Take, for example, one of Panahi’s most recent movies, Taxi Tehran, shot entirely inside the eponymous car. With no actual plot, it shows Panahi driving around the Iranian capital Tehran, with guests getting on and off. The narratives only last as long as passengers are in the car and there is no big reveal tying them all together in the end. In an age where many movies feel like they are racing towards some sort of climax, and a neat resolution where every lose end is neatly resolved, these films are a stark contrast. The prevalence of a three-act structure in most films, with a setup, confrontation and resolution, allows for a cathartic ending, which tends to be the most memorable and enjoyable aspect of a given movie. For Panahi and Kiarostami, on the other hand, it is the journey that matters the most. They eschew a simple satisfying ending, leaving the viewer with as more questions than answers. It is the very absence of action-filled plots that leave you searching for meaning long after the end credits. Unlike action-packed movies that keep the audience at the edges of their seats, Panahi and Kiarostami remind it to lean back and enjoy the ride.

While this can be frustrating to watch, the results are harrowingly real. Because the films sometimes don’t appear professionally shot, they feel much more personal, as if the viewer is accompanying the directors in their day-to-day life but sees everything through their eyes. In this way, their photography and films both invite you to adopt their perspective for a brief period of time. But they do not offer us an escape from our everyday lives, but an appreciation of the beauty that already surrounding us. 

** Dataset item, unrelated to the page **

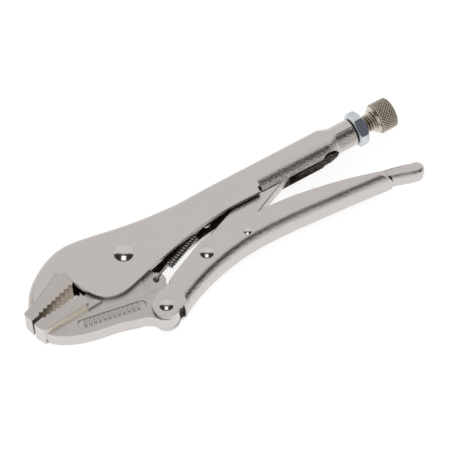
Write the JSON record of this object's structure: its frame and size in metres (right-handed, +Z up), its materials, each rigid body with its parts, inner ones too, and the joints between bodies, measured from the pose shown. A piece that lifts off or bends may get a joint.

Inhabiting the worlds of deeply reflective artists like Panahi and Kiarostami invites us to reflect on ourselves. Their art lingers on the everyday, showing us the poetry in the unnoticed beauty of our lives. Using concepts and motifs from Iran literary history, their art makes the familiar strange, and the mundane memorable. To me, that is the very definition of good art: an invitation to reconsider what we held as a given, and to revaluate the way we see our own lives.